GIVEN TASK:
Every record below should be printed exactly as given.

[Begin RECORDS SUPPLIED]

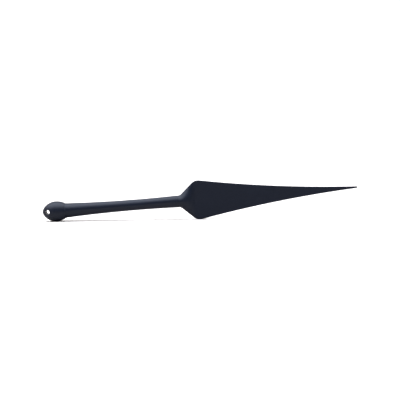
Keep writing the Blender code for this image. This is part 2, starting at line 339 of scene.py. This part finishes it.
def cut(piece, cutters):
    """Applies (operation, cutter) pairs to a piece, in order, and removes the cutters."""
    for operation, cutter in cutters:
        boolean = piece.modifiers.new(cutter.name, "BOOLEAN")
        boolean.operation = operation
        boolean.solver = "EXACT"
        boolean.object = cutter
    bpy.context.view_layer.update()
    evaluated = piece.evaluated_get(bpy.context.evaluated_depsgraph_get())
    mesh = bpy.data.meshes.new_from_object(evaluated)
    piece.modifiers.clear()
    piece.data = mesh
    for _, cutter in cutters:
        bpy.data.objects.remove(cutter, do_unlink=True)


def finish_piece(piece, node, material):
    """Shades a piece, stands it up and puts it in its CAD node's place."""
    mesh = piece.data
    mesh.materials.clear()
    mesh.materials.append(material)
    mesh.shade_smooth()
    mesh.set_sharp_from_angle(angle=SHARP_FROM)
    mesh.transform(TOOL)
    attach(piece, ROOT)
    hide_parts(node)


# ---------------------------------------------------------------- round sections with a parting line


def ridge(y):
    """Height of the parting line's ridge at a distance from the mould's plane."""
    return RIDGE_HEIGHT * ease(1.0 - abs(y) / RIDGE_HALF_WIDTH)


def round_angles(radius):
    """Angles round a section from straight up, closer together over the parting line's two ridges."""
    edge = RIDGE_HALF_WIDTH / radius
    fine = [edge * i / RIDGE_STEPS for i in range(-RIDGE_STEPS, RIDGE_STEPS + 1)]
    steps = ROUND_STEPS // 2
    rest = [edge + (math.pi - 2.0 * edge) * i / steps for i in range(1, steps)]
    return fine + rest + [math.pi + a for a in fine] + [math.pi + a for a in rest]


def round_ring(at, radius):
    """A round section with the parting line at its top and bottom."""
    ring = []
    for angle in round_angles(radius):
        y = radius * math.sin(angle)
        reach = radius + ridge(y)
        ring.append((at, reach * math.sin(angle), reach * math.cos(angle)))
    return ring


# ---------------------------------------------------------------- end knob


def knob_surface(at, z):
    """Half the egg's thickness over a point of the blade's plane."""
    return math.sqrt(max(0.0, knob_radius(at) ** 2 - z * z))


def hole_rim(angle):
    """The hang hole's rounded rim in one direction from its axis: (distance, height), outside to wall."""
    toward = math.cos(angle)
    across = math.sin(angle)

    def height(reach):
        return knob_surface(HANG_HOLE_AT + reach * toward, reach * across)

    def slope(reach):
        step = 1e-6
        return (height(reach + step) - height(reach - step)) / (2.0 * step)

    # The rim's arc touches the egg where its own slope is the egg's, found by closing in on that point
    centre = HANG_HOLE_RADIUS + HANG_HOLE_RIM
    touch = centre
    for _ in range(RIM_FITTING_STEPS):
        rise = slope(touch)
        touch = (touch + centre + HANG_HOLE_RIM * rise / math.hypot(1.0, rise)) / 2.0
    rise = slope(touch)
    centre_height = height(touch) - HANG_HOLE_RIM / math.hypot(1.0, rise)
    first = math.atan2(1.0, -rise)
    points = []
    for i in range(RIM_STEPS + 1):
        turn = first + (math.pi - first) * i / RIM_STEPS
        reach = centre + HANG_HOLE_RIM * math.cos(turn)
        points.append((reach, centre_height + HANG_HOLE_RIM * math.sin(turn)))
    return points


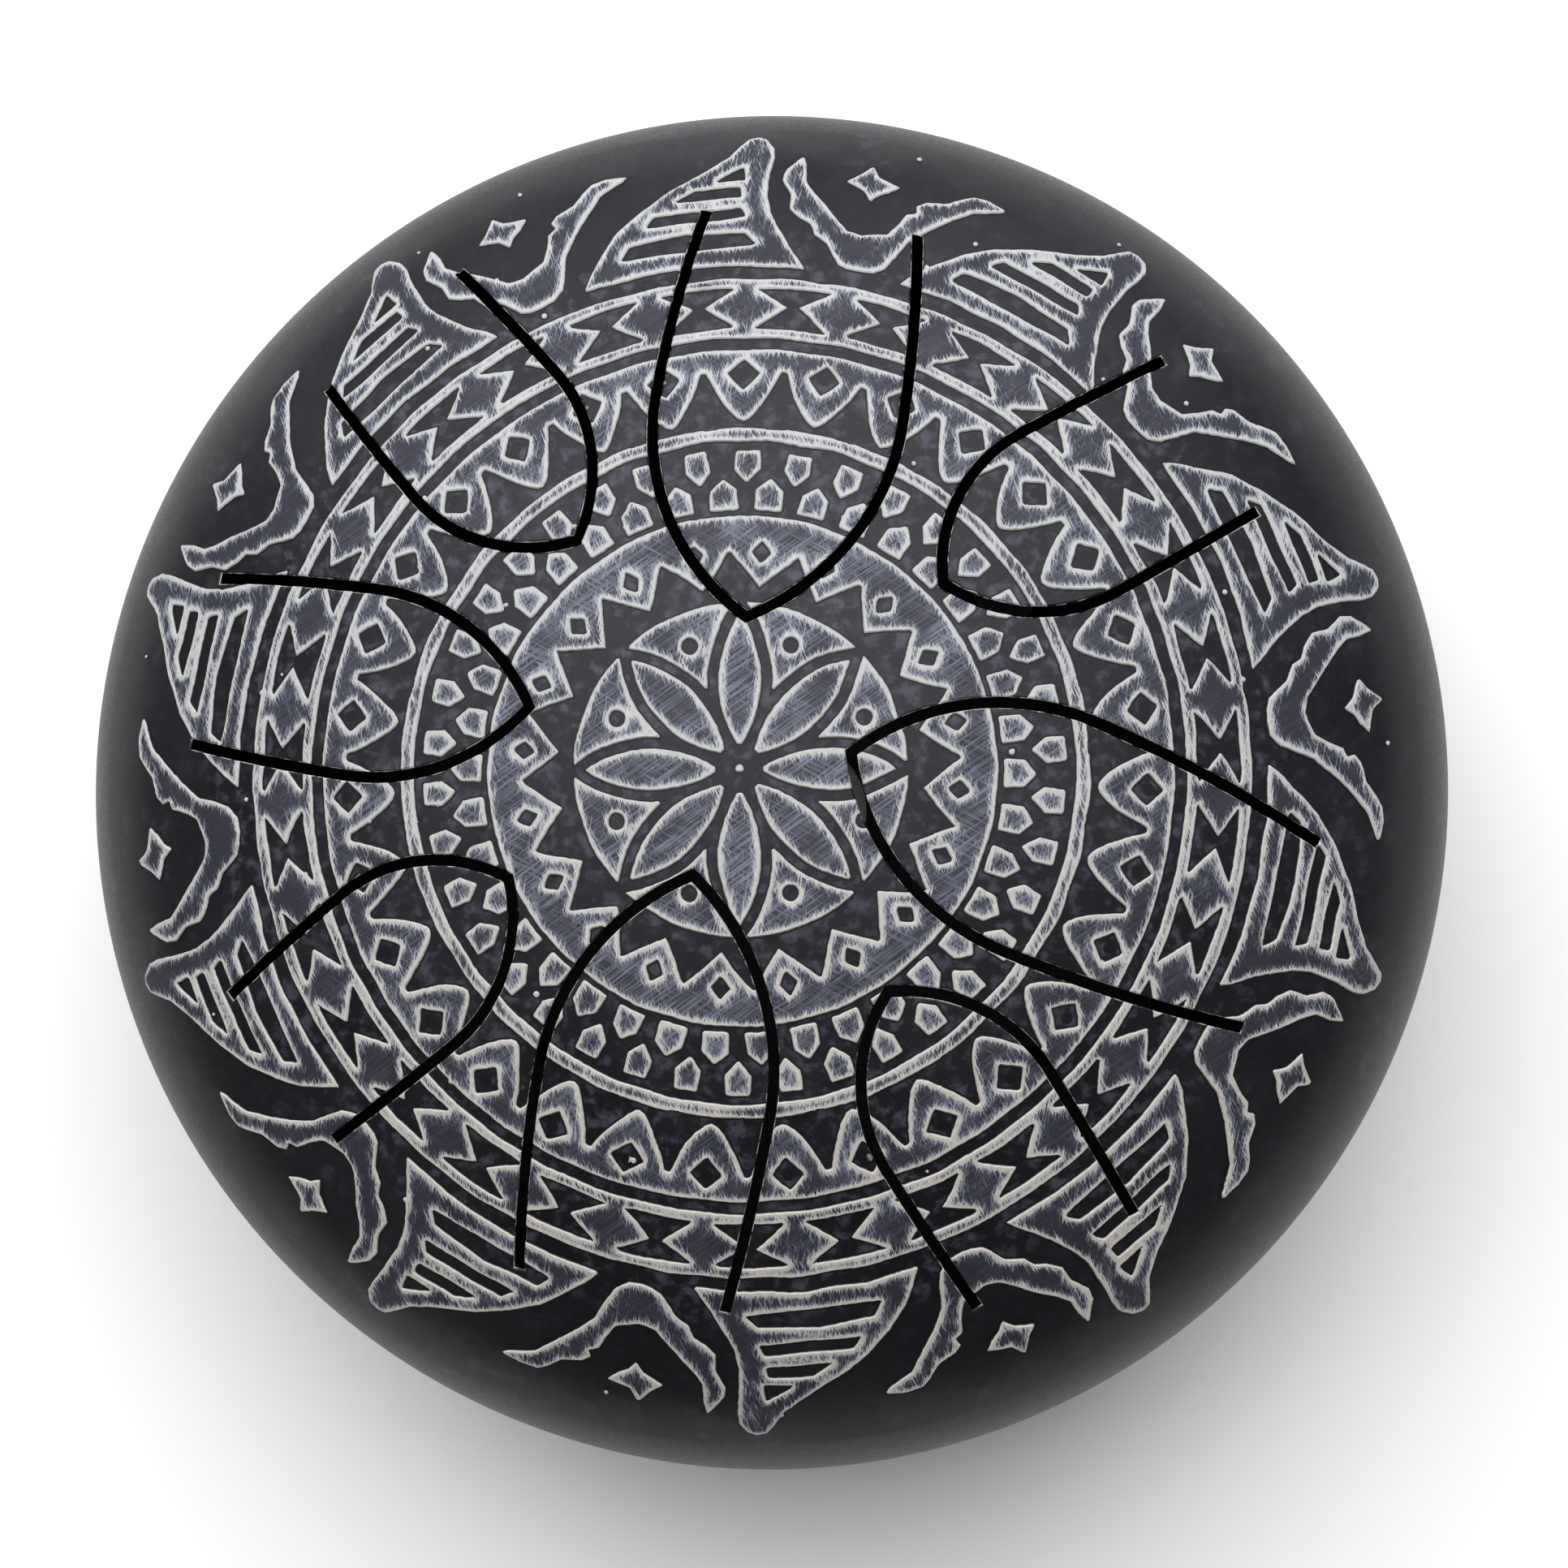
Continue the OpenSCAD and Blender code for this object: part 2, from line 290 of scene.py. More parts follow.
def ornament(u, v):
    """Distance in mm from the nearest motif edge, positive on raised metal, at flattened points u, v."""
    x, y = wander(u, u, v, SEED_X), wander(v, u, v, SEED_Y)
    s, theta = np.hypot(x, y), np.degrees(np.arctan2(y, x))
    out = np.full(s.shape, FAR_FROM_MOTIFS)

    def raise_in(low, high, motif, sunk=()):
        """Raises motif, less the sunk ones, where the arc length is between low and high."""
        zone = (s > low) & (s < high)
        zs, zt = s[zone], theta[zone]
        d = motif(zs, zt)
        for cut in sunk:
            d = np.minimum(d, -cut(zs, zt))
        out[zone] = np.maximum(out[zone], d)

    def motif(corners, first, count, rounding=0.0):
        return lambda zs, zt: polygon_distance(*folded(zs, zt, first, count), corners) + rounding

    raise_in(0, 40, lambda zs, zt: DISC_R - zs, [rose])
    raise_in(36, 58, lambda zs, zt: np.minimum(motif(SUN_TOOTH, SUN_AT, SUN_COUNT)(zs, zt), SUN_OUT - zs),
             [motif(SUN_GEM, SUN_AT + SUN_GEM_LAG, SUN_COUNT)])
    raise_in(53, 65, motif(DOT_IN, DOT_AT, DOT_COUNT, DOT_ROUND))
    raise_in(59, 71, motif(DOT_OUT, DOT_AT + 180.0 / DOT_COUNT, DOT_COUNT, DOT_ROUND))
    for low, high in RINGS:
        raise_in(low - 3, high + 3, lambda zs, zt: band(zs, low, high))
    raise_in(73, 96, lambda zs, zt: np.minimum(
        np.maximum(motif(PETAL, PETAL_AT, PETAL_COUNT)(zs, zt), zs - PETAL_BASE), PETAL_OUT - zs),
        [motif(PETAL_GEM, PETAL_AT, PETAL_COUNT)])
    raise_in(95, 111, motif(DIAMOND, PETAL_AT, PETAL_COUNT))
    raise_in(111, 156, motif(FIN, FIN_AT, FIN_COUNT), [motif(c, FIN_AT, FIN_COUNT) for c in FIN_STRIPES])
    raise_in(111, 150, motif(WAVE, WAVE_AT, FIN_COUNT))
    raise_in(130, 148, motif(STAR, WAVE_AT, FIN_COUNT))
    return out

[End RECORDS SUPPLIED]

ANSWER FOR THE TASK:
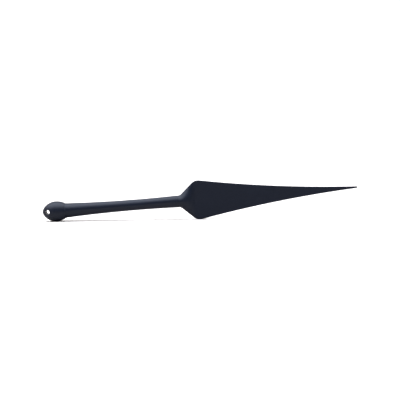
Keep writing the Blender code for this image. This is part 2, starting at line 339 of scene.py. This part finishes it.
def cut(piece, cutters):
    """Applies (operation, cutter) pairs to a piece, in order, and removes the cutters."""
    for operation, cutter in cutters:
        boolean = piece.modifiers.new(cutter.name, "BOOLEAN")
        boolean.operation = operation
        boolean.solver = "EXACT"
        boolean.object = cutter
    bpy.context.view_layer.update()
    evaluated = piece.evaluated_get(bpy.context.evaluated_depsgraph_get())
    mesh = bpy.data.meshes.new_from_object(evaluated)
    piece.modifiers.clear()
    piece.data = mesh
    for _, cutter in cutters:
        bpy.data.objects.remove(cutter, do_unlink=True)


def finish_piece(piece, node, material):
    """Shades a piece, stands it up and puts it in its CAD node's place."""
    mesh = piece.data
    mesh.materials.clear()
    mesh.materials.append(material)
    mesh.shade_smooth()
    mesh.set_sharp_from_angle(angle=SHARP_FROM)
    mesh.transform(TOOL)
    attach(piece, ROOT)
    hide_parts(node)


# ---------------------------------------------------------------- round sections with a parting line


def ridge(y):
    """Height of the parting line's ridge at a distance from the mould's plane."""
    return RIDGE_HEIGHT * ease(1.0 - abs(y) / RIDGE_HALF_WIDTH)


def round_angles(radius):
    """Angles round a section from straight up, closer together over the parting line's two ridges."""
    edge = RIDGE_HALF_WIDTH / radius
    fine = [edge * i / RIDGE_STEPS for i in range(-RIDGE_STEPS, RIDGE_STEPS + 1)]
    steps = ROUND_STEPS // 2
    rest = [edge + (math.pi - 2.0 * edge) * i / steps for i in range(1, steps)]
    return fine + rest + [math.pi + a for a in fine] + [math.pi + a for a in rest]


def round_ring(at, radius):
    """A round section with the parting line at its top and bottom."""
    ring = []
    for angle in round_angles(radius):
        y = radius * math.sin(angle)
        reach = radius + ridge(y)
        ring.append((at, reach * math.sin(angle), reach * math.cos(angle)))
    return ring


# ---------------------------------------------------------------- end knob


def knob_surface(at, z):
    """Half the egg's thickness over a point of the blade's plane."""
    return math.sqrt(max(0.0, knob_radius(at) ** 2 - z * z))


def hole_rim(angle):
    """The hang hole's rounded rim in one direction from its axis: (distance, height), outside to wall."""
    toward = math.cos(angle)
    across = math.sin(angle)

    def height(reach):
        return knob_surface(HANG_HOLE_AT + reach * toward, reach * across)

    def slope(reach):
        step = 1e-6
        return (height(reach + step) - height(reach - step)) / (2.0 * step)

    # The rim's arc touches the egg where its own slope is the egg's, found by closing in on that point
    centre = HANG_HOLE_RADIUS + HANG_HOLE_RIM
    touch = centre
    for _ in range(RIM_FITTING_STEPS):
        rise = slope(touch)
        touch = (touch + centre + HANG_HOLE_RIM * rise / math.hypot(1.0, rise)) / 2.0
    rise = slope(touch)
    centre_height = height(touch) - HANG_HOLE_RIM / math.hypot(1.0, rise)
    first = math.atan2(1.0, -rise)
    points = []
    for i in range(RIM_STEPS + 1):
        turn = first + (math.pi - first) * i / RIM_STEPS
        reach = centre + HANG_HOLE_RIM * math.cos(turn)
        points.append((reach, centre_height + HANG_HOLE_RIM * math.sin(turn)))
    return points


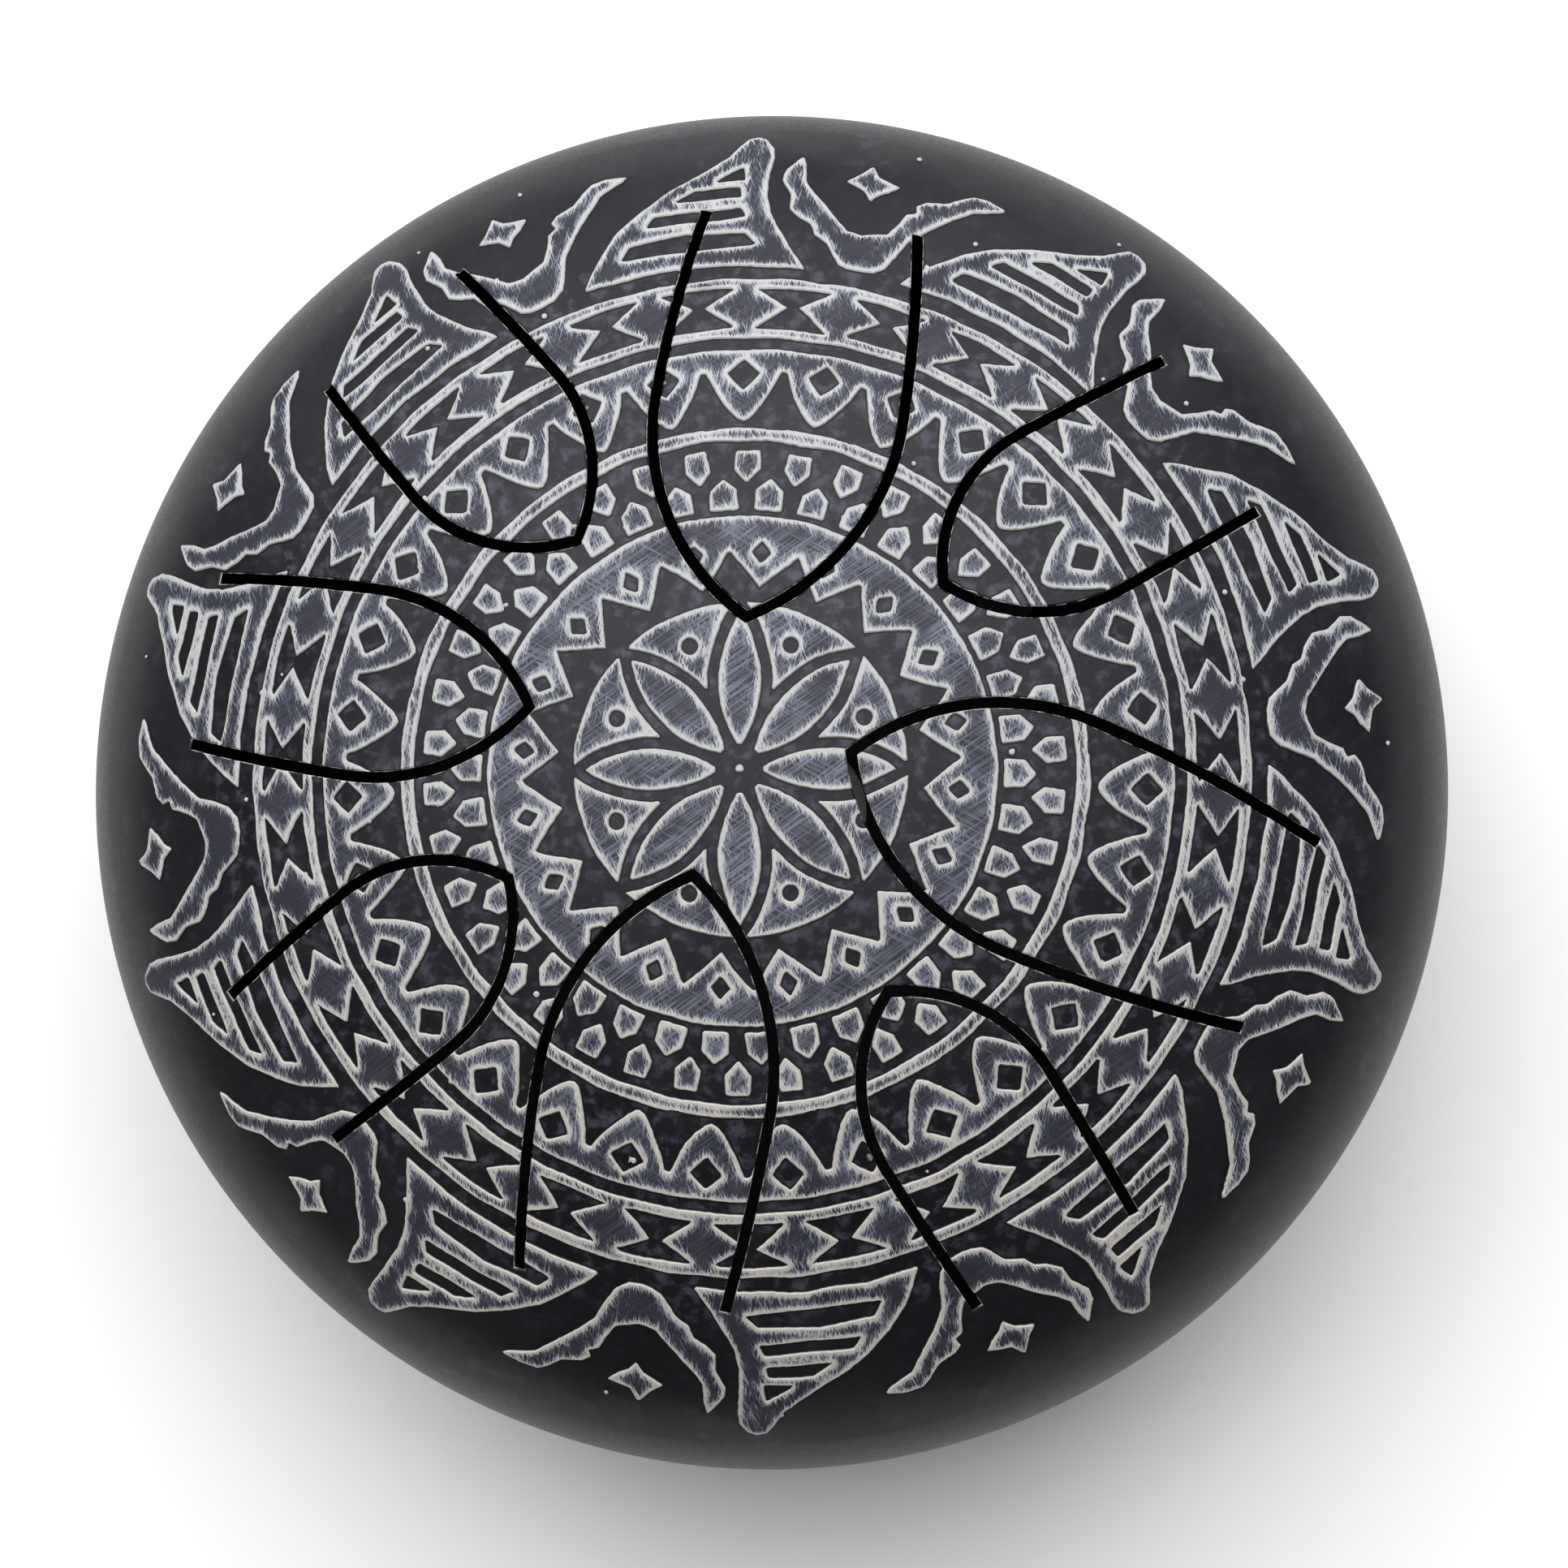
Continue the OpenSCAD and Blender code for this object: part 2, from line 290 of scene.py. More parts follow.
def ornament(u, v):
    """Distance in mm from the nearest motif edge, positive on raised metal, at flattened points u, v."""
    x, y = wander(u, u, v, SEED_X), wander(v, u, v, SEED_Y)
    s, theta = np.hypot(x, y), np.degrees(np.arctan2(y, x))
    out = np.full(s.shape, FAR_FROM_MOTIFS)

    def raise_in(low, high, motif, sunk=()):
        """Raises motif, less the sunk ones, where the arc length is between low and high."""
        zone = (s > low) & (s < high)
        zs, zt = s[zone], theta[zone]
        d = motif(zs, zt)
        for cut in sunk:
            d = np.minimum(d, -cut(zs, zt))
        out[zone] = np.maximum(out[zone], d)

    def motif(corners, first, count, rounding=0.0):
        return lambda zs, zt: polygon_distance(*folded(zs, zt, first, count), corners) + rounding

    raise_in(0, 40, lambda zs, zt: DISC_R - zs, [rose])
    raise_in(36, 58, lambda zs, zt: np.minimum(motif(SUN_TOOTH, SUN_AT, SUN_COUNT)(zs, zt), SUN_OUT - zs),
             [motif(SUN_GEM, SUN_AT + SUN_GEM_LAG, SUN_COUNT)])
    raise_in(53, 65, motif(DOT_IN, DOT_AT, DOT_COUNT, DOT_ROUND))
    raise_in(59, 71, motif(DOT_OUT, DOT_AT + 180.0 / DOT_COUNT, DOT_COUNT, DOT_ROUND))
    for low, high in RINGS:
        raise_in(low - 3, high + 3, lambda zs, zt: band(zs, low, high))
    raise_in(73, 96, lambda zs, zt: np.minimum(
        np.maximum(motif(PETAL, PETAL_AT, PETAL_COUNT)(zs, zt), zs - PETAL_BASE), PETAL_OUT - zs),
        [motif(PETAL_GEM, PETAL_AT, PETAL_COUNT)])
    raise_in(95, 111, motif(DIAMOND, PETAL_AT, PETAL_COUNT))
    raise_in(111, 156, motif(FIN, FIN_AT, FIN_COUNT), [motif(c, FIN_AT, FIN_COUNT) for c in FIN_STRIPES])
    raise_in(111, 150, motif(WAVE, WAVE_AT, FIN_COUNT))
    raise_in(130, 148, motif(STAR, WAVE_AT, FIN_COUNT))
    return out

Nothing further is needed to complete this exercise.